Unforgivable People

Unforgivable People

Is it possible to forgive someone who is still hurting you?

Should you even try?

I wish that I had had a Q&A after my sermon on forgiveness yesterday.  Body language indicated that everyone was intensely listening, immediately thinking about people who had hurt them, and who were great candidates for forgiveness.

Or, maybe great challenges and obstacles to forgiveness.

How can you forgive someone who is still hurting you?  It’s easy to imagine forgiving someone who comes to you with sincere apology and remorse.  But, the person who keeps on wounding you whenever you are in range – what do you do with them?

That person is usually a family member, like a parent.  Perhaps, as an adult you have realized that some bad patterns in your life were installed there by a parent, who keeps on servicing those bad patterns with neglect, criticism, or disapproval.  Or, maybe, it’s an ex-spouse, who long after the divorce keeps your life miserable with manipulations and attacks.  Can you really be expected to forgive them?

Jesus prayed for the forgiveness of those who were responsible for his death while they were killing him.  Hmmm . . . . how could he do that?

Here’s the deal – forgiveness is something we give, on purpose, not something that someone has to earn.  Forgiveness depends on us, not on someone else.

Forgiveness does not mean that we sustain patterns of abuse.  Forgiveness can give us the power to break away from those patterns.  To take charge of those patterns, to resist them. 

Forgiveness means that I have made a decision to reject the hurt that has been given to me by another.  And there is potential that my rejection of that hurt may give me the strength to not accept it again.  Don’t misunderstand this.  What was done did hurt, and it should have.  It was wrong.  In forgiving, I don’t ignore the hurt, I’m honest about it.  But, that hurt is not going to define my life experience with that person.

Forgiveness takes us out of the bulls-eye for the other person.  We step out of the target because we cease to become the main focus.  We’re too caught up with God’s forgiveness of us to take others so personally.  We may actually take ourselves out of range of the person hurting us.  It just simply doesn’t matter as much because we’ve closed that account.  Not easily.  They still try to make deposits into it, or rather withdrawals until they bankrupt us.  But, it’s closed for business.

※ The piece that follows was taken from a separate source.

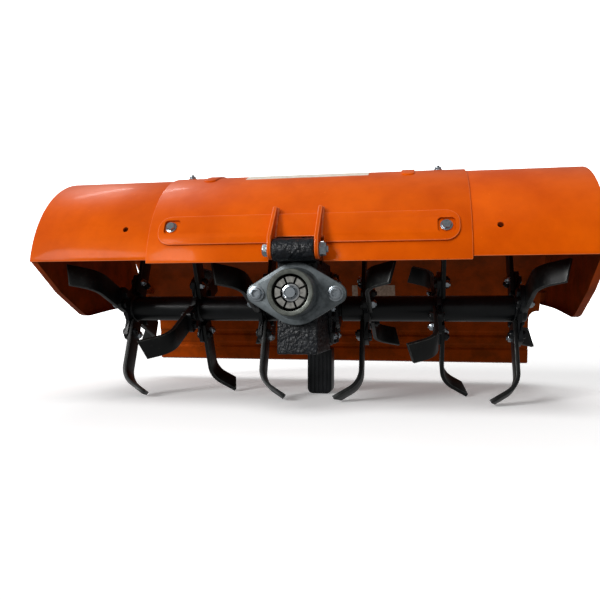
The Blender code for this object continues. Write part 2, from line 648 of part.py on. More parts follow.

Yesterday I was thinking about someone I need to forgive, and later someone, out of the blue, told me something bad the person had said about me.  I had to laugh.  But, I don’t think it stuck, because I had closed that account.  I wasn’t worried about defending myself or protecting myself.  (I know you are wondering how anyone could ever say something bad about me.  What can I say?  There are some really messed up people in this world.  And, one of them happens to be me.)

Ask God to guide you, give you wisdom and insight about how to forgive the person who only knows how to wound you.  See what happens.  God wants to close that account, too.